El bebé fue llevado a la clínica privada de la mansión. El médico aseguró que solo necesitaba aspirar el trozo de comida y que en minutos estaría mejor. Pero Lucía no apartaba la mirada del pequeño. Nicolás intentaba tomar su biberón, pero no lograba tragar ni una gota. Sus párpados se movían con lentitud y su cuerpo estaba flácido. El corazón de Lucía lo sabía: aquello no era normal.
“Eduardo, escúchame, algo no está bien”, insistió con la voz temblorosa. Pero Camila intervino rápidamente. “Cállate, Lucía. Estás estorbando al médico”. Camila se acercó a Eduardo, lo abrazó por detrás fingiendo consuelo, pero una leve sonrisa se dibujó en sus labios por un instante. Cuando el médico pidió que todos salieran, Lucía se quedó en el pasillo, con las manos temblorosas. Allí, en la soledad, susurró: “No pueden ser los mismos síntomas”. Años atrás, había visto morir a un niño con los mismos signos, y el motivo nunca se descubrió. Lo aterrador era que, esta vez, sentía que la culpable dormía en la misma cama que el padre del niño.

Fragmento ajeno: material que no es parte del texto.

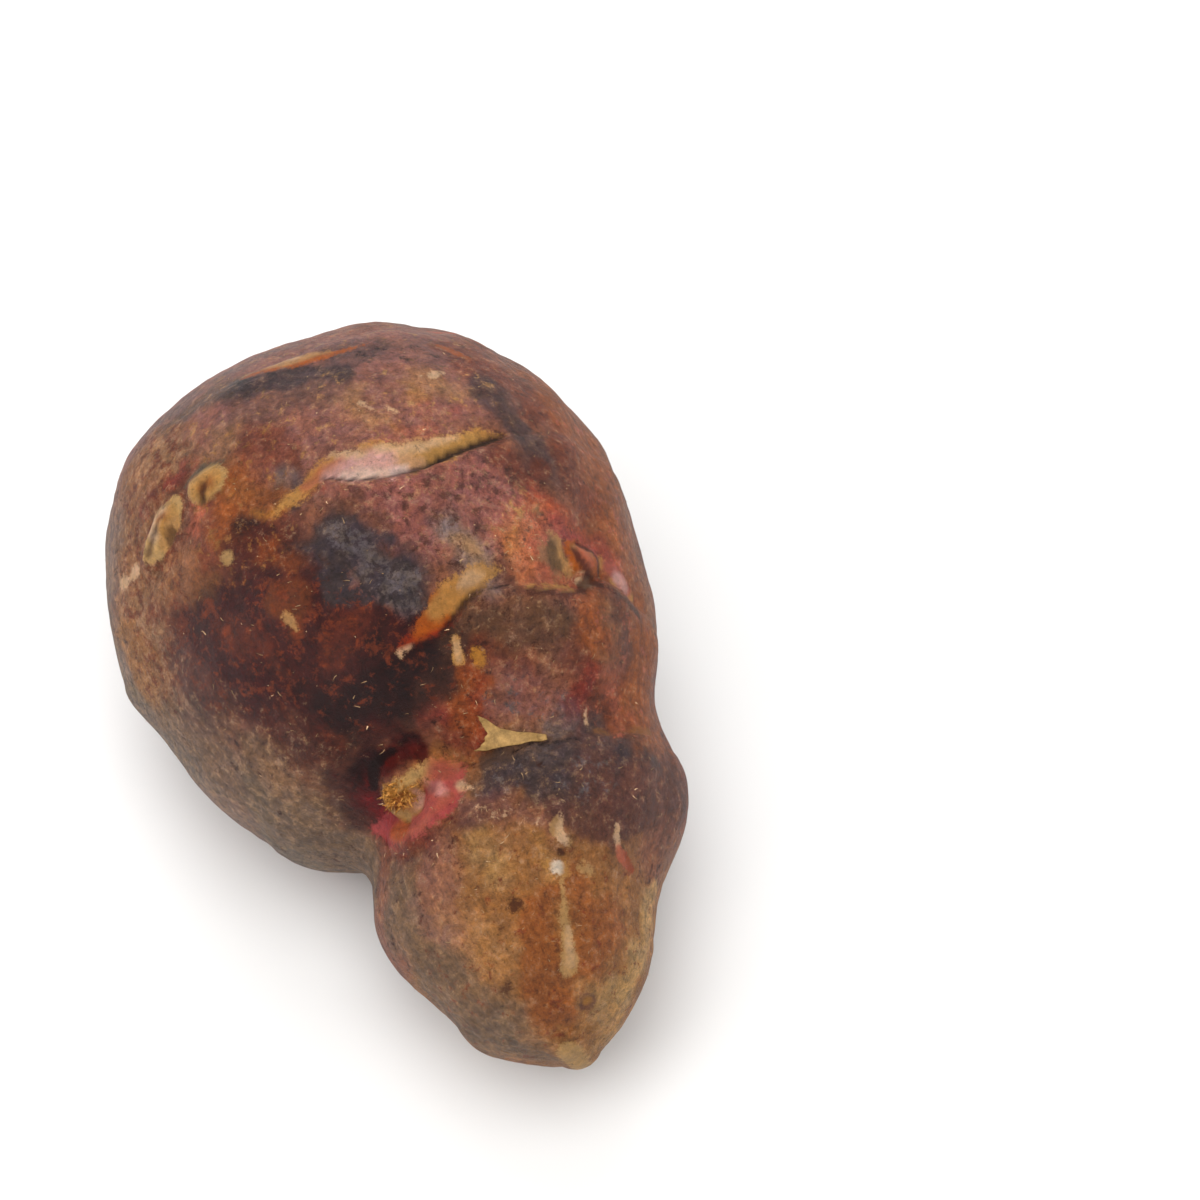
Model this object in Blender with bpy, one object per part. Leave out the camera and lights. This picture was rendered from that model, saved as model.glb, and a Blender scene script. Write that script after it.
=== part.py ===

Horas después, la casa estaba en silencio. Los invitados se habían marchado y solo se oía el bip de las máquinas en la habitación del bebé. Eduardo, destrozado, no se movía del lado de su hijo. Camila, vestida de blanco, lloraba sin lágrimas. Y Lucía estaba afuera en la terraza, sola, con la cabeza baja, culpándose por no haber hecho más. De repente, algo brilló en el suelo, junto a la silla donde había estado sentada Camila. Era un pequeño frasco de vidrio. La etiqueta decía “vitaminas”, pero al abrirlo, un olor dulzón le trajo un recuerdo maldito. Era el mismo aroma que había sentido años atrás en el hospital, cuando perdió a un paciente por intoxicación. “Esto no es vitamina”, murmuró con el corazón detenido. “Esto mata lentamente”.
Al anochecer, Lucía bajó a la cocina con el frasco escondido en el bolsillo. La ama de llaves, mientras limpiaba, comentó en voz baja: “Qué raro que ese niño se atragante todos los días, ¿no?”. El estómago se le revolvió. Se encerró en el baño de servicio y, con el cuidado de quien sostiene una bomba, destapó el frasco. El olor la transportó de nuevo a aquel hospital, al día en que perdió a un bebé por una dosis letal que nadie pudo probar. De pronto, unos golpes en la puerta la sobresaltaron.
“Lucía, ¿estás ahí dentro?”, era la voz de Camila. Lucía se enjuagó el rostro, escondió el frasco en su sostén y respondió tratando de disimular el temblor de su voz: “Ya salgo, señora Camila”. Al salir, sintió la mirada fría de la mujer sobre ella y supo que algo muy grave estaba ocurriendo. Lo que no sabía era que alguien la estaba vigilando a través de las cámaras de seguridad de la casa.